With a heavily armored personality, she is wilfully antisocial and indifferent as to consequences, particularly when getting what she wants.

But she ends up working with the man she was asked to investigate. Blomkvist sees her qualities as curious, but altogether not unattractive.

Their case is the unsolved, 40-year-old disappearance of Harriet Vanger, of the wealthy Vanger family, whose conglomerate turns out to be the archrivals of Blomkvist’s legal tormentor, Hans-Erik Wennerstrom.

Henrik, the current Vanger head, thinks Harriet was murdered during a family reunion, and commissions Blomkvist to find closure to the story in exchange for Wennerstrom’s head on a silver platter.

Thus, we are introduced to the inner workings of a Swedish family corporation, including tales of intrigue, twisted ideologies, and family’s brand of distrust of other members.

Swedish adaptation

In 2009, “Tattoo” was filmed by Niels Arden Oplev, a writer-director from Denmark, and earned international acclaim.

For film fans of the novel, any film adaptation should hinge on Salander’s character. For his Lisbeth, Oplev chose to work with Swedish actress Noomi Rapace, who, likewise, earned acclaim.

Fincher’s own Lisbeth Salander is 26-year-old American film and television actress Rooney Mara, who  played the Erica Albright to Jessie Eisenbergs’ Mark Zuckerberg in “The Social Network.” (Blomkvist is played here by James Bond actor Daniel Craig, who gives the journalist the right amount of bumbling to go with his investigative mind.)

Two things stand out immediately with Mara.

First, Mara is Lisbeth’s age, and her younger profile perfectly fits what New York Times reviewer Michiko Kakutami calls a “fierce pixie of a heroine…a gamin, Audrey Hepburn look-alike with tattoos and piercings.”

Second, Fincher ain’t a flincher—he obviously made Mara jump through the proverbial hoops, and she delivers well enough for an Oscar nomination (Best Actress in a Leading Role).
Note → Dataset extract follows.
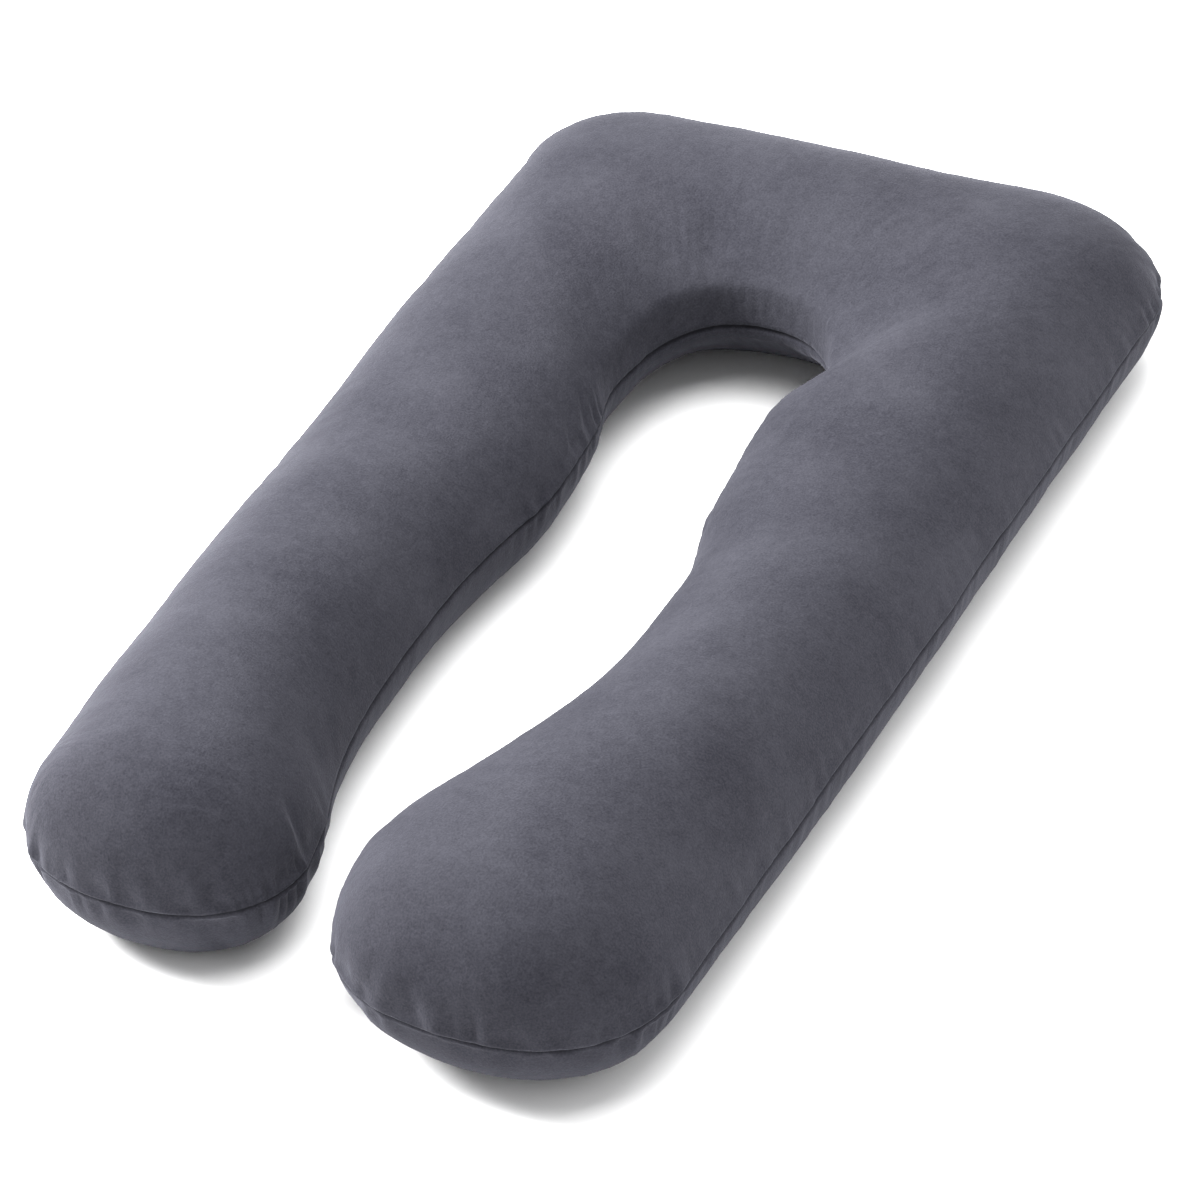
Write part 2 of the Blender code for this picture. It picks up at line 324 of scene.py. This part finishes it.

Aside from Fincher, thanks are due to screenplay writer Steven Zaillian, who also wrote “Gangs of New York” (2002) and “Schindler’s List” (1993).
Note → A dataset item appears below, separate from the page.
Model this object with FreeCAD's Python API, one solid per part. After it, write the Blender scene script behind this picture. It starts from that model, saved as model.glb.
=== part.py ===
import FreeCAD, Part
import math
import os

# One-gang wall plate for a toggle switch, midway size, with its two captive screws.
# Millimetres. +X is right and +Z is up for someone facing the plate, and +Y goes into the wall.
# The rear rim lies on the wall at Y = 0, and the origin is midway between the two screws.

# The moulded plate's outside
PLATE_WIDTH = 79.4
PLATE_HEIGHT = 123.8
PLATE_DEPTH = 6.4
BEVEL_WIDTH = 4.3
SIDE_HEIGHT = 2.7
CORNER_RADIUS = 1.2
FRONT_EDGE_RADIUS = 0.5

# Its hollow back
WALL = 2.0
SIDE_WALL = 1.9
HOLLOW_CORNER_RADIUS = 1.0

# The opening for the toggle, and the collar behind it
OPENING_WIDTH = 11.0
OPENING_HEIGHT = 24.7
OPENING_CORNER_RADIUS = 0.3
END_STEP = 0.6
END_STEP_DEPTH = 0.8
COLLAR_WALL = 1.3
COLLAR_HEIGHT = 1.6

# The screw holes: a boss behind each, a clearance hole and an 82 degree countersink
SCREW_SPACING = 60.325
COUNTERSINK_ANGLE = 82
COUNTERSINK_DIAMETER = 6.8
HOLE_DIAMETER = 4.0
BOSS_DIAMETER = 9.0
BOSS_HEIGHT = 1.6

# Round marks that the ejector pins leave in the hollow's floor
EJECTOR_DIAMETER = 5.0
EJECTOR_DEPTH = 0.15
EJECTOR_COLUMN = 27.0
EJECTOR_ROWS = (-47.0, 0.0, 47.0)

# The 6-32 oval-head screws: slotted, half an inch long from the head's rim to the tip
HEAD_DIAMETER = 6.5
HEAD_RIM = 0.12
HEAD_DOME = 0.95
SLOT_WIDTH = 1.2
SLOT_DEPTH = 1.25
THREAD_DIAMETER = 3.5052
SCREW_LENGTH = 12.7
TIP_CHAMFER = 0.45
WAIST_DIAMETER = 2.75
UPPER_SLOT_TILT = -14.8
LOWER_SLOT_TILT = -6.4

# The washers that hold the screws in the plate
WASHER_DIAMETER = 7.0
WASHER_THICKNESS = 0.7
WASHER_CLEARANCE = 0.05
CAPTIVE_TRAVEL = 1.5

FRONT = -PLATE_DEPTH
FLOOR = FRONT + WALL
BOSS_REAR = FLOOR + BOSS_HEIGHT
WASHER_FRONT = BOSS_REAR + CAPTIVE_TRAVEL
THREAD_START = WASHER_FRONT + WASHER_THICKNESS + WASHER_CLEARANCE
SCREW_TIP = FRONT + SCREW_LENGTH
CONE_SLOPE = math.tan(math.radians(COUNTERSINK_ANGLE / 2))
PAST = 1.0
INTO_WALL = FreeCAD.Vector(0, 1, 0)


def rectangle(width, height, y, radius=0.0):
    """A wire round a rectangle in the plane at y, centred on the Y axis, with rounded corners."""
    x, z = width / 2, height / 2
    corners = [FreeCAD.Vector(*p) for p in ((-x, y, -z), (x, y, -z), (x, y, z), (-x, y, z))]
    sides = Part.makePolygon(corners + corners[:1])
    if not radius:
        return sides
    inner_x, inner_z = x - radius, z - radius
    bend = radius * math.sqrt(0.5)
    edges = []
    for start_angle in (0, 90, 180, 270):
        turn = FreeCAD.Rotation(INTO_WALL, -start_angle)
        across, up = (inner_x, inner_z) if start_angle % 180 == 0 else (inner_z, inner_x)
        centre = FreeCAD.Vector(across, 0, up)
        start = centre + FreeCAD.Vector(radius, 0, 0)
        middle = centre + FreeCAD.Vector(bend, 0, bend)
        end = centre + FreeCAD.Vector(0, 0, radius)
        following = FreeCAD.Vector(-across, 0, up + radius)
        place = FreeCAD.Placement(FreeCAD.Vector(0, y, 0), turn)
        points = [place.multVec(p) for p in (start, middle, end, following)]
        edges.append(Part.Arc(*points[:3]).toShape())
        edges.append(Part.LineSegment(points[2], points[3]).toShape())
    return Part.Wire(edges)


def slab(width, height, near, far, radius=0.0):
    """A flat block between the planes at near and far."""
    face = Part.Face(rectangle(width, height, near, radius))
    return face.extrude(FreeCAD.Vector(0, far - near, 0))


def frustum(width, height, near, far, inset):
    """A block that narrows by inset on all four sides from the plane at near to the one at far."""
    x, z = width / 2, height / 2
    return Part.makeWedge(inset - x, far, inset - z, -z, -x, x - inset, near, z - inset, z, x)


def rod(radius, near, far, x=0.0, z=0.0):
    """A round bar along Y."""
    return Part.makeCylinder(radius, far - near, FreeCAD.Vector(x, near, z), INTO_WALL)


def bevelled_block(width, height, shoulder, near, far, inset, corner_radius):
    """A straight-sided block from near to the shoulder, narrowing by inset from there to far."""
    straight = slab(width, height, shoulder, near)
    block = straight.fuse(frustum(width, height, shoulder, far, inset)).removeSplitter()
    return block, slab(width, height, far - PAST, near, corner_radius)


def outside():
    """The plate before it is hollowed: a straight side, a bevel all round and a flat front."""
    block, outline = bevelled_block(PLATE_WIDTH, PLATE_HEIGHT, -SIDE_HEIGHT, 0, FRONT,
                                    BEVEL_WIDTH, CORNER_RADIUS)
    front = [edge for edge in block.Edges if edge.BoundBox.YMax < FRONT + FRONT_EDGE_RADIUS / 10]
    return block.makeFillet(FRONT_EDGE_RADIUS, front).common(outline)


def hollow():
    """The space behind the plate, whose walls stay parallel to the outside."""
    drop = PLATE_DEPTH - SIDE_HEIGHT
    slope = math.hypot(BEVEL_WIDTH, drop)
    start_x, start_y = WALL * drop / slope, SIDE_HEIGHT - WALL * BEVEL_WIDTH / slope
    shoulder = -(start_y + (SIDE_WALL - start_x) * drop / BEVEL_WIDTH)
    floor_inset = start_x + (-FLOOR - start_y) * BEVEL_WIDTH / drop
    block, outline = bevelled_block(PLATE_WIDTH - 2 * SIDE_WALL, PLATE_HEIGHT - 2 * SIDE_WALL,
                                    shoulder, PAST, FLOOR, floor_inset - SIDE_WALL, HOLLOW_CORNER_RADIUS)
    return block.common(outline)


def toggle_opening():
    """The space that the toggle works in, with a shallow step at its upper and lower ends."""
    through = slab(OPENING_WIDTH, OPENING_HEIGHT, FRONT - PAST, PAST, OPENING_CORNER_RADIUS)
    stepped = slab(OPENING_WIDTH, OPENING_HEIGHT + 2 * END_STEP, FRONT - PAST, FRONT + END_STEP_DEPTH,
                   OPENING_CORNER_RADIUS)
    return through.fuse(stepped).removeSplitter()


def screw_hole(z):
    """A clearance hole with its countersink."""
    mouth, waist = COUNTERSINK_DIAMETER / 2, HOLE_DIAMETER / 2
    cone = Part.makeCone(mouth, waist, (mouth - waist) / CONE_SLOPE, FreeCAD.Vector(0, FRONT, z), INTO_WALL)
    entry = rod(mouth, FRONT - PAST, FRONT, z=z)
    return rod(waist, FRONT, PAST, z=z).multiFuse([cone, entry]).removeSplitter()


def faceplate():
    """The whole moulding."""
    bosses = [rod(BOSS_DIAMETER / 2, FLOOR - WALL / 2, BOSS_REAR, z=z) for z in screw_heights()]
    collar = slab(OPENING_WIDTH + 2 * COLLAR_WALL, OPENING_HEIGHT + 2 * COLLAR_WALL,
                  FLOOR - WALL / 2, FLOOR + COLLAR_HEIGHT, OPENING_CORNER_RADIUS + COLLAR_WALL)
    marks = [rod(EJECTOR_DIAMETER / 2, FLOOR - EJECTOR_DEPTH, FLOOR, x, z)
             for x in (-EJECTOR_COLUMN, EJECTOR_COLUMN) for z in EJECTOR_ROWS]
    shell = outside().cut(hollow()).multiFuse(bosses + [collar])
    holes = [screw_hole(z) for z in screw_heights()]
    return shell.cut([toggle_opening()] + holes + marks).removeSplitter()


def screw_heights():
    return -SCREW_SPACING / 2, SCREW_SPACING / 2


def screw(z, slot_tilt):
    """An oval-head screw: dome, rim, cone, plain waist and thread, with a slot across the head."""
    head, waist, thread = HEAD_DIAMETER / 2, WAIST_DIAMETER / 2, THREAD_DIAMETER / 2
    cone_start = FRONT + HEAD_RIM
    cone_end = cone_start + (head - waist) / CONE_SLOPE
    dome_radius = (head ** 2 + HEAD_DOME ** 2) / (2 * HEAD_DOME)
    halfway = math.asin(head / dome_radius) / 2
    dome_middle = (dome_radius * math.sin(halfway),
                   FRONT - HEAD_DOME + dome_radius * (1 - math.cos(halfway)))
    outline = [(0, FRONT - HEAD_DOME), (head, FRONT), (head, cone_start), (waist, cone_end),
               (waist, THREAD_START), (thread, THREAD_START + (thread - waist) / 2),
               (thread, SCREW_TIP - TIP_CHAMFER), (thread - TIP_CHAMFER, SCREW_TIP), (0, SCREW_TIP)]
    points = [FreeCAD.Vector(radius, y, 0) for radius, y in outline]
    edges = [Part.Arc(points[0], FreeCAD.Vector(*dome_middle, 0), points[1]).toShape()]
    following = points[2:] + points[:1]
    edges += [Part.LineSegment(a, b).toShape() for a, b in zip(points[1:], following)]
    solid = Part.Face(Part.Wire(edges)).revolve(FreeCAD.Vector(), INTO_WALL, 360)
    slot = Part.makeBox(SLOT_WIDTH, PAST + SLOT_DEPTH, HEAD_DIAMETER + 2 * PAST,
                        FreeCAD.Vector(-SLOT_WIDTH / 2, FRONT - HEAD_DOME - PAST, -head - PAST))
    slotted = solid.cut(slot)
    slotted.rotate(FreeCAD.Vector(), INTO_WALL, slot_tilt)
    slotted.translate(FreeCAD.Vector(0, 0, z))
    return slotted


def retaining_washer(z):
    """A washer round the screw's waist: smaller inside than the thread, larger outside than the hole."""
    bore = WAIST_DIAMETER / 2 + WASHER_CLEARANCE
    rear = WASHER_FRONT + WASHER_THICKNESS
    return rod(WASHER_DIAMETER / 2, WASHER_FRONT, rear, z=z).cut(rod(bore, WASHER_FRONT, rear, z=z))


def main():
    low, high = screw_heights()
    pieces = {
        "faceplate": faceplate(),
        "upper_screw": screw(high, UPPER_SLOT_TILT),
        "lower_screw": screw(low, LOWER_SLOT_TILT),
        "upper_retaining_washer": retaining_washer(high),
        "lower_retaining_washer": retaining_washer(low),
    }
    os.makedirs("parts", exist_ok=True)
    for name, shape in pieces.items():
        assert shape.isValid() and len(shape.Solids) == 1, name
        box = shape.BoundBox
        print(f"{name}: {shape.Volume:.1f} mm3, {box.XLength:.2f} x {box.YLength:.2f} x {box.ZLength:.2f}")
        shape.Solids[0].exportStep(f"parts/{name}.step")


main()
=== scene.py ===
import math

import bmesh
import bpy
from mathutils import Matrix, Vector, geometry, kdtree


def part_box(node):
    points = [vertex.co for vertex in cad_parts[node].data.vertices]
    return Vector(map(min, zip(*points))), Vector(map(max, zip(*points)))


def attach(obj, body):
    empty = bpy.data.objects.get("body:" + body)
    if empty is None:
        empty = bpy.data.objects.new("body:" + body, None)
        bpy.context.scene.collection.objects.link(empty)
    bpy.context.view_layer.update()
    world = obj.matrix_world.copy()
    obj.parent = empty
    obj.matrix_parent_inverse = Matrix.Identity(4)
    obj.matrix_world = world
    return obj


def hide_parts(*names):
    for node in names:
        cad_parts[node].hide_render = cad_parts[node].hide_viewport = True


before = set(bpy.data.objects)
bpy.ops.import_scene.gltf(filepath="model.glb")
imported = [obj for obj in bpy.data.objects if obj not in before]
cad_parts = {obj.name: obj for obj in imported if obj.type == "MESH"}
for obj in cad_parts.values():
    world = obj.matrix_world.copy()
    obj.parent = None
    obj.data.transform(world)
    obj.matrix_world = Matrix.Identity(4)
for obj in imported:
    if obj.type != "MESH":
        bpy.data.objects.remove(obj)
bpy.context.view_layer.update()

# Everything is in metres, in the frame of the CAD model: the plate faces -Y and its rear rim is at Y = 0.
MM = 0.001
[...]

“The script was cut whole-cloth from the novel,” Fincher said.

Larsson’s writing style is unflinching and graphic, from the description of bloody wounds to the tangled web of sexual relationships.

Indeed, the gritty finish of the film owes much to the original text. But more than just a wanton display, the severe treatment actually contextualizes the characters, helping us to understand, love or hate them more.

Without this context, the story would have become a run-of-the-mill whodunit with the requisite but distasteful sex. (We are informed, thank God, that local censors will allow the uncut version of the film under an R18 rating.)

Sequels?

Either that, or the rating of “The Girl with the Dragon Tattoo” will cause it to fade away, passed over for less-deserving flicks just because the latter are much more palatable blockbusters. Yes, even if Mara wins.

But who knows? Like the story and the character of Lisbeth Salander (and their creator, incidentally), there are just matters that you discover when something disappears, matters which would press you to give a second look.

Where the film will go from here remains to be seen. There are two more books in the trilogy, and it would be a treat to have them worked over by Fincher, as well.

Fincher’s filmography, which includes dark thrillers such as “Seven” (1995), “Panic Room” (2002), and “Zodiac” (2007), makes it apparent that he should give them a go.

Oplev bothered to, and with the way the right audiences will certainly receive Fincher’s version of “Tattoo,” there is no reason why he should not.

Opening across the Philippines on Feb. 1, “The Girl with the Dragon Tattoo” is distributed by Columbia Pictures, local office of Sony Pictures Releasing International.